I used to save feedback for weekly check-ins because it felt more organized. That was a mistake. If someone mishandled a pallet tag on Monday and I waited until Friday to bring it up, I had already taught the team that the issue was not urgent.

Now I try to give feedback while the moment is still fresh, as long as I can do it without embarrassing the person. A 90-second conversation beside a quiet aisle usually works better than a formal talk in the office. I say what I saw, what needs to change, and what good work I still trust them to do.

Praise needs the same timing. I had a forklift driver last winter who caught a mixed-lot pallet before it reached the dock. I thanked him in front of three people who understood what he had prevented, because that kind of attention teaches the rest of the crew what careful work looks like.

Delayed praise feels thin. Delayed correction feels unfair. I still get the tone wrong sometimes, but I try not to let silence become my default.

Build Leads Who Do Not Need You Standing There

A team is not truly well led if every decision has to run through one person. On my shift, I need at least four people who can handle the floor if I am tied up with a vendor, a safety issue, or a call from the plant manager. That means I have to share context, not just tasks.

When I train a new lead, I let them sit in on planning conversations earlier than feels comfortable. They hear why we move a slower operator to inspection, why one customer order gets priority, and why I sometimes stop a line even when production is already behind. Those details matter because judgment grows from seeing the tradeoffs, not from memorizing instructions.

I also let leads make small decisions where the cost of a mistake is low. If they choose the wrong break rotation, we can fix it in an hour. If I correct every minor choice before they feel the weight of it, they become messengers instead of leaders.

This takes patience. I have watched a new lead struggle through a shift plan that I could have written in 10 minutes, and I had to remind myself that speed was not the lesson that day. The lesson was ownership, and ownership rarely appears after one clean explanation.

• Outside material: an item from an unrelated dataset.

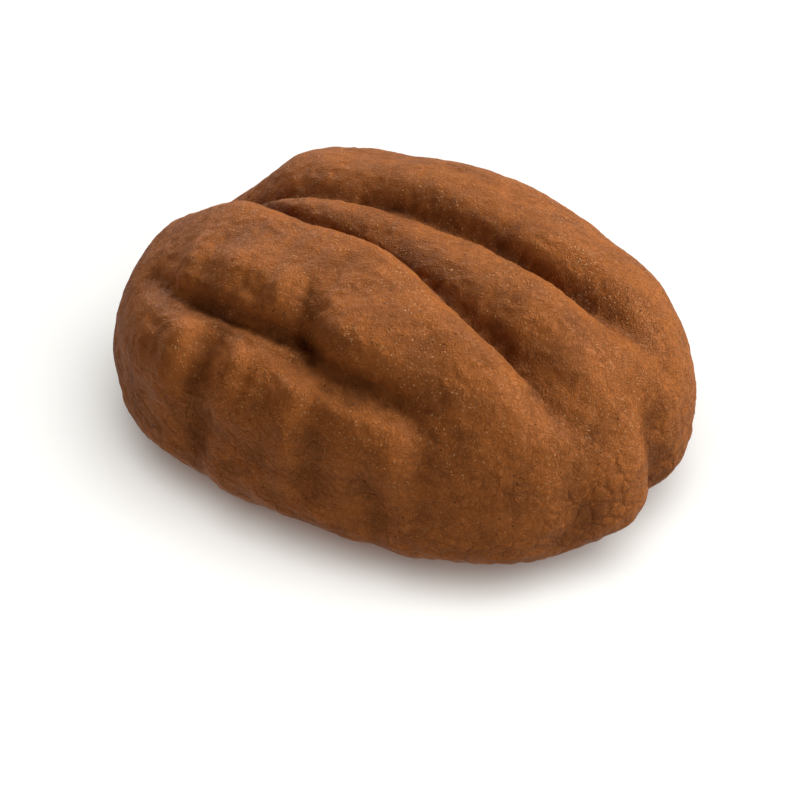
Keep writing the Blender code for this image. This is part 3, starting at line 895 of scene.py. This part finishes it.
    # Short worm-like wrinkles, which run where the noise crosses its middle, and the grain of the skin
    worm = add_node(
        tree,
        "ShaderNodeTexNoise",
        {
            "Vector": place,
            "Scale": 1 / (settings.fine_wrinkle_size * MM),
            "Detail": 1.0,
            "Roughness": 0.4,
            "Distortion": 1.5,
        },
    ).outputs["Fac"]
    worm = add_node(tree, "ShaderNodeMath", {0: worm, 1: 0.5}, operation="SUBTRACT").outputs["Value"]
    worm = add_node(tree, "ShaderNodeMath", {0: worm}, operation="ABSOLUTE").outputs["Value"]
    worm = add_node(
        tree, "ShaderNodeMapRange", {"Value": worm, **dict(zip(RANGE_SOCKETS, WORM_EDGE))}
    ).outputs["Result"]
    grain = add_node(
        tree, "ShaderNodeTexNoise", {"Vector": place, "Scale": 1 / GRAIN_SIZE, "Detail": 1.0}
    ).outputs["Fac"]
    normal = add_node(tree, "ShaderNodeNewGeometry").outputs["Normal"]
    for height, rise in (
        (worm, WRINKLE_RISE),
        (glint_speck, SPECK_RISE),
        (pit, -SPECK_RISE),
        (cushion, CUSHION_RISE),
        (grain, GRAIN_RISE),
    ):
        normal = add_node(
            tree, "ShaderNodeBump", {"Height": height, "Distance": rise, "Normal": normal}
        ).outputs["Normal"]
    tree.links.new(normal, shader.inputs["Normal"])
    shader.inputs["Roughness"].default_value = settings.roughness
    shader.inputs["Specular IOR Level"].default_value = settings.gloss
    shader.inputs["IOR"].default_value = 1.45
    shader.inputs["Sheen Weight"].default_value = settings.sheen
    shader.inputs["Sheen Roughness"].default_value = 0.4
    shader.inputs["Sheen Tint"].default_value = settings.glint_colour
    return material


def light_table(settings):
    """White opal acrylic lit from below: matt, shadowless at the edges and pale under the kernel."""
    material, tree, shader = new_material("opal_acrylic_light_table")
    shader.inputs["Base Color"].default_value = settings.floor_colour
    shader.inputs["Roughness"].default_value = 1.0
    shader.inputs["Specular IOR Level"].default_value = 0.0
    shader.inputs["Emission Color"].default_value = linear("#ffffff")
    shader.inputs["Emission Strength"].default_value = settings.floor_glow
    return material


def place_camera():
    """A long lens at the photograph's viewing angle."""
    sine, cosine = math.sin(CAMERA_AZIMUTH), math.cos(CAMERA_AZIMUTH)
    level = math.cos(CAMERA_ELEVATION)
    back = Vector((sine * level, -cosine * level, math.sin(CAMERA_ELEVATION)))
    bpy.ops.object.camera_add(location=CAMERA_AIM + back * CAMERA_DISTANCE)
    camera = bpy.context.object
    camera.rotation_mode = "QUATERNION"
    camera.rotation_quaternion = (-back).to_track_quat("-Z", "Y")
    camera.data.lens = LENS_MM
    camera.data.sensor_width = SENSOR_MM
    camera.data.clip_start = MM
    bpy.context.scene.camera = camera


def hang_lamp(name, lamp, strength, target):
    """One soft lamp, placed as the photographer sees it, that lights one target alone."""
    right = Vector((math.cos(CAMERA_AZIMUTH), math.sin(CAMERA_AZIMUTH), 0))
    away = Vector((-math.sin(CAMERA_AZIMUTH), math.cos(CAMERA_AZIMUTH), 0))
    turn, rise = math.radians(lamp.azimuth), math.radians(lamp.elevation)
    level = right * math.cos(turn) + away * math.sin(turn)
    toward = level * math.cos(rise) + Vector((0, 0, math.sin(rise)))
    bpy.ops.object.light_add(type="SUN", location=toward)
    thing = bpy.context.object
    thing.name = name
    thing.rotation_mode = "QUATERNION"
    thing.rotation_quaternion = toward.to_track_quat("Z", "Y")
    thing.data.energy = lamp.strength * strength
    thing.data.color = linear(lamp.colour)[:3]
    thing.data.angle = math.radians(lamp.width)
    receivers = bpy.data.collections.new(name + "_lights")
    receivers.objects.link(target)
    thing.light_linking.receiver_collection = receivers


def fill_studio(settings):
    """White light from below the horizon, as a light table sends back up under the kernel."""
    world = bpy.data.worlds.new("studio")
    world.use_nodes = True
    tree = world.node_tree
    bpy.context.scene.world = world
    direction = add_node(tree, "ShaderNodeTexCoord").outputs["Generated"]
    rise = add_node(tree, "ShaderNodeSeparateXYZ", {"Vector": direction}).outputs["Z"]
    strength = add_node(
        tree,
        "ShaderNodeMapRange",
        {
            "Value": rise,
            "From Min": -HORIZON_BLEND,
            "From Max": HORIZON_BLEND,
            "To Min": settings.light_from_below,
            "To Max": 0.0,
        },
    ).outputs["Result"]
    background = tree.nodes["Background"]
    background.inputs["Color"].default_value = settings.colour_from_below
    tree.links.new(strength, background.inputs["Strength"])


def lay_floor(settings):
    """A plain pale floor. The studio's light from below stands in for what it sends back up."""
    bpy.ops.mesh.primitive_plane_add(size=settings.floor_size)
    floor = bpy.context.object
    floor.name = "studio_floor"
    floor.data.materials.append(light_table(settings))
    floor.visible_diffuse = False
    floor.visible_glossy = False
    return floor


class PECAN_OT_kernel(Operator):
    """Dress the kernel in its wrinkled brown seed coat"""

    bl_idname = "pecan.kernel"
    bl_label = "Kernel"

    def execute(self, context):
        settings = context.scene.pecan_seed_coat
        piece = copy_of_solid()
        if not piece.data.polygons:
            raise RuntimeError("the kernel's solid has no faces")
        raise_folds(piece.data)
        raise_relief(piece.data, settings)
        keep_in_box(piece.data)
        measure_furrows(piece.data)
        piece.data.materials.clear()
        piece.data.materials.append(seed_coat(settings))
        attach(piece, "root")
        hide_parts(NODE)
        return {"FINISHED"}


class PECAN_OT_studio(Operator):
    """Set up the pale floor, the soft light and the camera"""

    bl_idname = "pecan.studio"
    bl_label = "Studio"

    def execute(self, context):
        settings = context.scene.pecan_studio
        place_camera()
        fill_studio(settings)
        floor = lay_floor(settings)
        for name, lamp in KERNEL_LAMPS.items():
            hang_lamp(name, lamp, settings.kernel_light, bpy.data.objects[PIECE])
        hang_lamp("table_lamp", TABLE_LAMP, settings.floor_light, floor)
        context.scene.view_settings.view_transform = "Standard"
        return {"FINISHED"}


class PECAN_PT_sidebar(Panel):
    """Lists the kernel's pieces and their settings."""

    bl_label = "Pecan Kernel"
    bl_idname = "PECAN_PT_sidebar"
    bl_space_type = "VIEW_3D"
    bl_region_type = "UI"
    bl_category = "Pecan"

    def draw(self, context):
        for group in (context.scene.pecan_seed_coat, context.scene.pecan_studio):
            box = self.layout.box()
            for name in group.__annotations__:
                box.prop(group, name)
        self.layout.operator(PECAN_OT_kernel.bl_idname)
        self.layout.operator(PECAN_OT_studio.bl_idname)


CLASSES = (SeedCoatSettings, StudioSettings, PECAN_OT_kernel, PECAN_OT_studio, PECAN_PT_sidebar)


def register():
    for kind in CLASSES:
        bpy.utils.register_class(kind)
    bpy.types.Scene.pecan_seed_coat = PointerProperty(type=SeedCoatSettings)
    bpy.types.Scene.pecan_studio = PointerProperty(type=StudioSettings)


def unregister():
    del bpy.types.Scene.pecan_studio
    del bpy.types.Scene.pecan_seed_coat
    for kind in reversed(CLASSES):
        bpy.utils.unregister_class(kind)


def main():
    register()
    for thing in bpy.context.view_layer.objects:
        thing.select_set(False)
    bpy.ops.pecan.kernel()
    bpy.ops.pecan.studio()


if __name__ == "__main__":
    main()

Stay Human Without Becoming Loose

The hardest balance for me has been staying approachable without becoming vague. I know who has a sick parent, who is trying to get enough overtime for car repairs, and who needs a quiet warning before stress turns into sharp words. That knowledge helps me lead, but it does not erase the standard.

I once had a strong operator start showing up late twice a week after years of steady attendance. The easy move would have been to write him up and move on. Instead, I asked him what had changed, learned he was covering school drop-off for a few weeks, and adjusted his start time by 30 minutes until his schedule settled.

That did not mean everyone could choose their own hours. I explained the reason to the other leads, tracked the change, and put an end date on it. Fair does not always mean identical, and I have found that most adults understand that if I am honest and consistent.

Leading teams has made me less impressed by loud confidence and more impressed by steady behavior. I still make mistakes, especially when I am tired or trying to solve too many problems at once. The work goes better when I stay close to the floor, say the standard clearly, and treat people like they are paying attention, because most of them are.